Enhancing RNN with Adaptive Computation Time for Multi-Factor Stock Selection

LSTM Stock Selection Model

When predicting information that is far apart, the efficiency of the original RNN structure is not satisfactory. Although some scholars have proven that we can achieve the goal of predicting distant information by carefully designing parameters, this is undoubtedly costly and difficult to implement, thus losing practical significance.

LSTM (Long-Short Term Memory) networks were created to solve the long-term dependency problem mentioned above. LSTM is a carefully designed RNN network. Although LSTM and the original RNN both have three main layers—input layer, hidden layer, and output layer—there are significant differences in the design of the hidden layer. The main difference is that LSTM has a special cell structure in the hidden layer.

Enhancing RNN with Adaptive Computation Time for Multi-Factor Stock Selection

LSTM changes a simple activation into a storage unit cell that is a linear combination of several parts. This allows for controlling the output information for the next step, such as whether to include previous information and how much to include. It is akin to receiving reminders about important information before proceeding with the next operation.

Parameter Settings

Backtesting Period: May 1, 2007 – April 30, 2016, with over 180,000 monthly data training samples during this period (each stock at the end of each month represents one sample).

Strategy Period: May 1, 2016 – April 30, 2017

RNN Time Length (steps): 24 months, meaning each training sample includes factor data from the past 24 months, sequentially inputting from the first month into the neural network, and simultaneously looping the return value with the next month’s factor into the neural network, continuing until obtaining the prediction value for the 24th month.

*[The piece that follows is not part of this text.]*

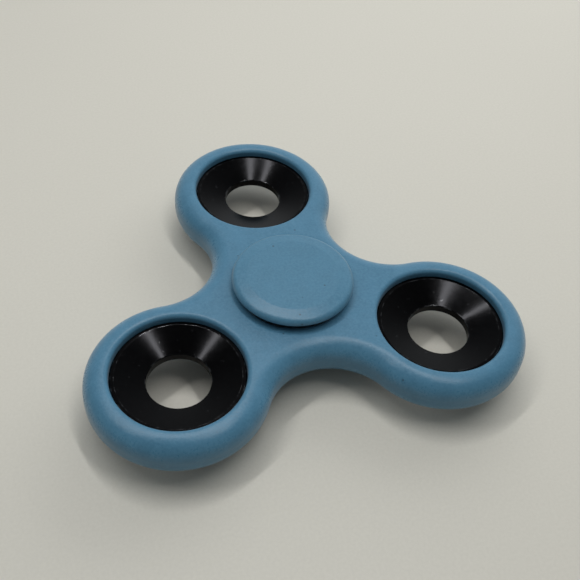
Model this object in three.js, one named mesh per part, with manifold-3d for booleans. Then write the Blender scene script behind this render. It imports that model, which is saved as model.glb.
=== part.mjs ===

Number of Factors: Since we do not evaluate the effectiveness of factors at the beginning of training in the neural network, we also do not merge factors, inputting all into the model (excluding some factors with excessive correlation that belong to the same category, which can reduce the likelihood of overfitting in model training). Ultimately, 48 small factors were selected, belonging to 10 common style factors.

Number of Classes: To verify the accuracy of predictions and exclude some noise from the samples, we divided the sample return types into three categories: Up (monthly return greater than 3%), Down (monthly return less than -3%), and Neutral (monthly return between -3% and 3%).

Enhancements to RNN

From the parameter settings of the original model and the characteristics of deep learning algorithms, we can easily categorize enhancements to neural networks into two routes: improvements in data structure and enhancements to neural network algorithms.

Data Improvements

1. Relative vs. Absolute Returns: In the original model, we used the absolute value of the next period’s stock return of 3% as the label for the sample. However, categorizing historical samples by absolute value leads to inconsistent sample quantities across different periods. Therefore, we tried using relative returns for sample categorization. Specifically, we considered dividing each period’s return into the top 30% (bullish), bottom 30% (bearish), and middle 40% (neutral) based on the number of stocks.

Enhancing RNN with Adaptive Computation Time for Multi-Factor Stock Selection

Absolute Return Labels | Relative Return Labels

It can be observed that relative returns yield more significant results compared to absolute return label structures, although the final return rate differences are not substantial. The neutral combination still cannot be distinguished from the bullish combination.

2. The second data processing consideration is the number of input features. In the previous report, we selected 48 small factors as input data features, which included the traditional 10 major factor styles. Due to multicollinearity issues among factors, using 48 factors is relatively excessive and contains a lot of collinearity information. In this processing, I considered selecting only representative style factors, ultimately choosing 12 factors including PE, cash flow volatility, revenue growth rate, net profit growth rate, book value leverage, one-month turnover, one-month momentum, market capitalization, BP, price logarithm, BETA, and ROE.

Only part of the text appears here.